Los recientes reportajes sobre la ruinosa condición que tienen muchas de las oficinas de la Asamblea Legislativa nos terminan de convencer de que muchos de nuestros actuales dirigentes políticos confunden la austeridad con un franciscano voto de pobreza. Eso no estaría nada mal si fueran frailes franciscanos, pero como, en vez de eso, son los representantes de cada uno de nosotros ante el resto de la ciudadanía y ante el resto del mundo, tal vez alguien debería recordarles que todos esperamos que esa representación sea ejercida no solo con sobriedad, sino también con decoro y dignidad. Y eso no se puede hacer con despachos que, por lo visto, son más candidatos para recibir una orden sanitaria de desalojo que otra cosa.

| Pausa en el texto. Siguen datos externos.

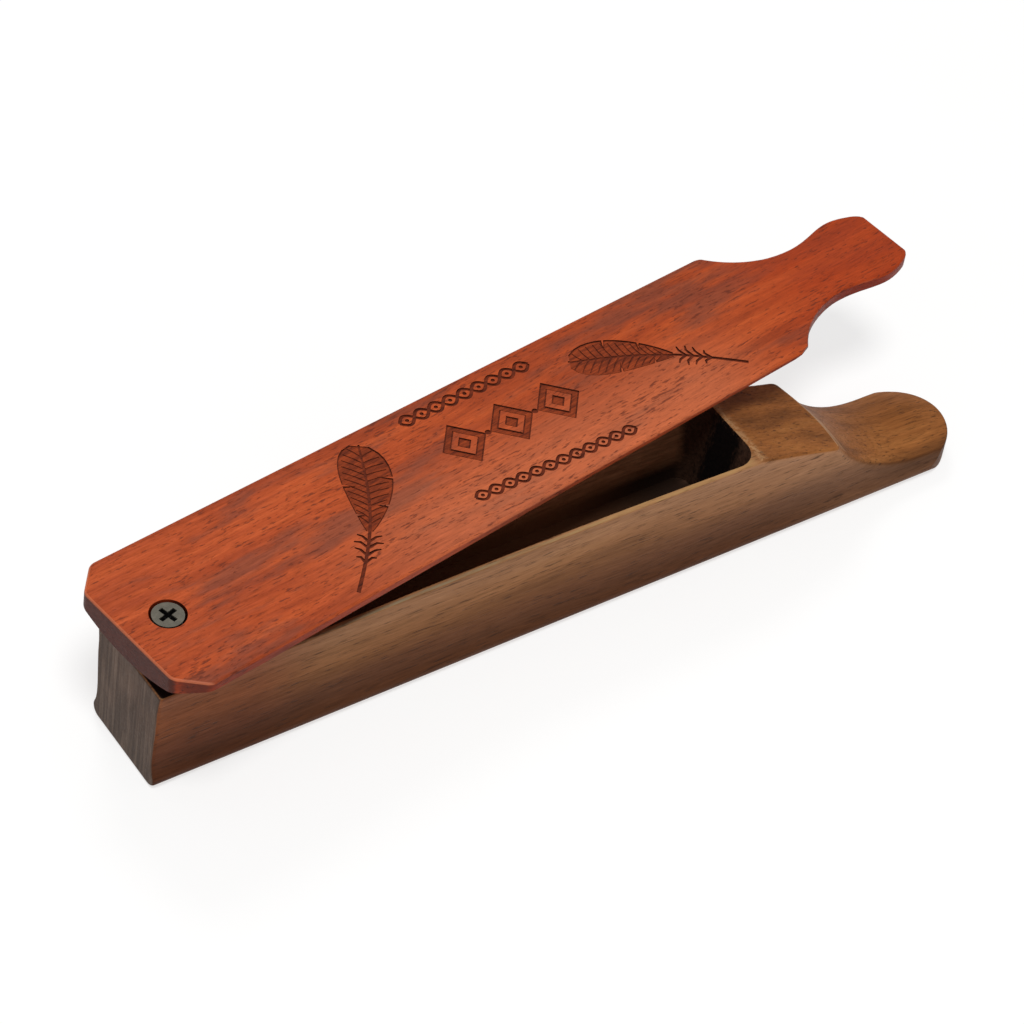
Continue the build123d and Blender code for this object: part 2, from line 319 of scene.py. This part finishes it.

Un mal manejado concepto de austeridad también pareciera estar llevando a esas autoridades políticas a creer, erróneamente, que cualquier acción o decisión que de alguna manera dignifique o enaltezca el ejercicio de sus cargos es, automáticamente, una reprochable manera de beneficiarse personalmente. Pero es que eso solo pasa si se cree que uno mismo, el cargo que ejerce y la representación que ostenta son la misma cosa.
Terror reverencial. Existe una enraizada cultura nacional que nos hace ver con espanto cualquier cosa que pueda ser malinterpretada o vista por otros como un insano deseo de sobresalir porque eso nos expone al choteo, cosa que a los ticos nos infunde un terror reverencial. Agreguemos el surgimiento de toda una ralea de modernos fariseos, que están más que prestos y dispuestos a descargar su fundamentalismo moralizante sobre quien se atreva a generar su ira. Resultado: nadie se atreve a ser el primero o primera que levante la mano para pedir nada o para exigir un cambio en el statu quo.
Este triste panorama, unido al espectáculo circense que con cada vez mayor frecuencia nos dispensan nuestros líderes, lógicamente va minando el respeto a la autoridad legalmente constituida. Y es que, si operamos según la premisa de que "aquí todos somos igualiticos", ¿por qué iba alguien a mostrarle deferencia alguna a quien ostente una investidura pública? Y, si carecemos de respeto a los gobernantes, ¿por qué habríamos de respetar las leyes que ellos promulgan y que les corresponde hacer valer? ¿Será por eso por lo que cada vez más parece que en Costa Rica a nadie le importa nada y todos creen que pueden hacer lo que les dé la gana?
Espectáculo agotador. La idea no es caer en la fastuosidad ni el autoritarismo. (¿Por qué será que algunos siempre piensan que, si uno está en desacuerdo con una situación que raya en el extremo, es solo porque anhela el extremo contrario?). Lo que pasa es que de verdad cansa este show de austeridad mal entendida, esa competencia de "Yo soy más austero que tú". Tanta virtud nos encandila, a pesar de que sepamos que nunca o casi nunca es auténtica. Es austeridad como pose, austeridad como eslogan.
De lo que se trata en realidad -y esto no debería ser muy difícil- es de llegar a entender y respetar el equilibrio que deben tener "costo" y "beneficio". Si de una decisión concreta (como, por ejemplo, que los diputados tengan y usen vehículos oficiales en sus actividades de trabajo; o que se construya un nuevo edificio para la Asamblea Legislativa y, de paso, para la Casa Presidencial, que también es espantosa) resulta un claro y tangible beneficio para el país (un mejor, más eficiente y decoroso ejercicio del cargo; un restablecimiento de la solemnidad de la función pública), entonces creo que la inversión que se haga -dentro de los rangos esperables de razonabilidad- estará más que ampliamente justificada. Claro que no faltarán quejas, críticas y lamentos. Pero nunca se ha visto que una gran nación se levante a base de llanto y rechinar de dientes. Ahora lo que falta es ver quién tendrá el coraje de levantar la mano.